Fredrick Baer is not a man that deserves our sympathy. On 26 February 2004, under the ruse of being lost, Baer knocked on the door of twenty four year old mother Cory Clark who lived with her four year old daughter Jenna Clark. He intended to rape the mother. However, not able to go through with the rape, yet aware that he still faced prison he proceeded to slit the throats of the mother and her four year old daughter, killing them both. This is an absolutely horrific crime and one which many would argue is thoroughly deserving of the death penalty. An eye for an eye. Even Sir Trevor McDonald, self admittedly against the death penalty, admitted that when faced with crimes such as Baer’s he understood why many would deem the death penalty an appropriate punishment.
However, despite this, the whole concept of the death penalty seems illogical. From young, children are taught that two wrongs do not make a right. For the victim of an assault to retaliate against the assailant makes the victim no better than the original perpetrator, the idea goes. However, here is a State telling its citizens that it is wrong to kill others yet at the same time doing exactly that to those who do. Therefore use of the death penalty seems inherently contradictory. As asked by Benjamin Ritchie, another inmate on death row in Indiana State Penitentiary, ‘Why are you killing me? You said killing is wrong’.

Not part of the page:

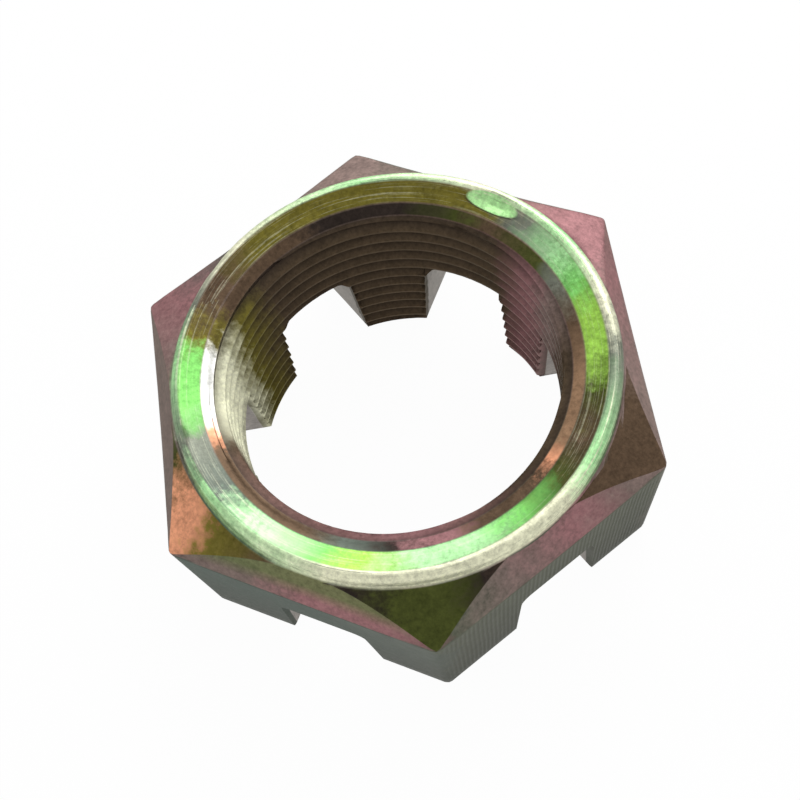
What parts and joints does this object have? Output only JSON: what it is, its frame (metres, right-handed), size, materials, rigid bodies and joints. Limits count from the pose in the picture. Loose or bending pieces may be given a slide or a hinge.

Then comes the question ‘What if we are wrong?’ Is it ever justified to kill one innocent man if it means the death of twenty others who are guilty? In my view no. Take the example of Reggie Clemons who was arrested aged nineteen on suspicion of killing two young women. He was later sentenced to death for allegedly being an accomplice in the murder. He has maintained his innocence for the whole nineteen years he has sat on death row. Moreover, there are many question marks surrounding his conviction. There is no physical evidence indicating his guilt, he received inadequate legal representation and the jury was ‘stacked’, dismissing many African Americans. This is just one example of how flawed legal proceedings could lead to the death of potentially innocent people.
Although abolished in most countries, capital punishment is still used in China, India and the United States of America, and many more. It is inhumane and illogical and can provide no guarantees that innocent people will not be killed.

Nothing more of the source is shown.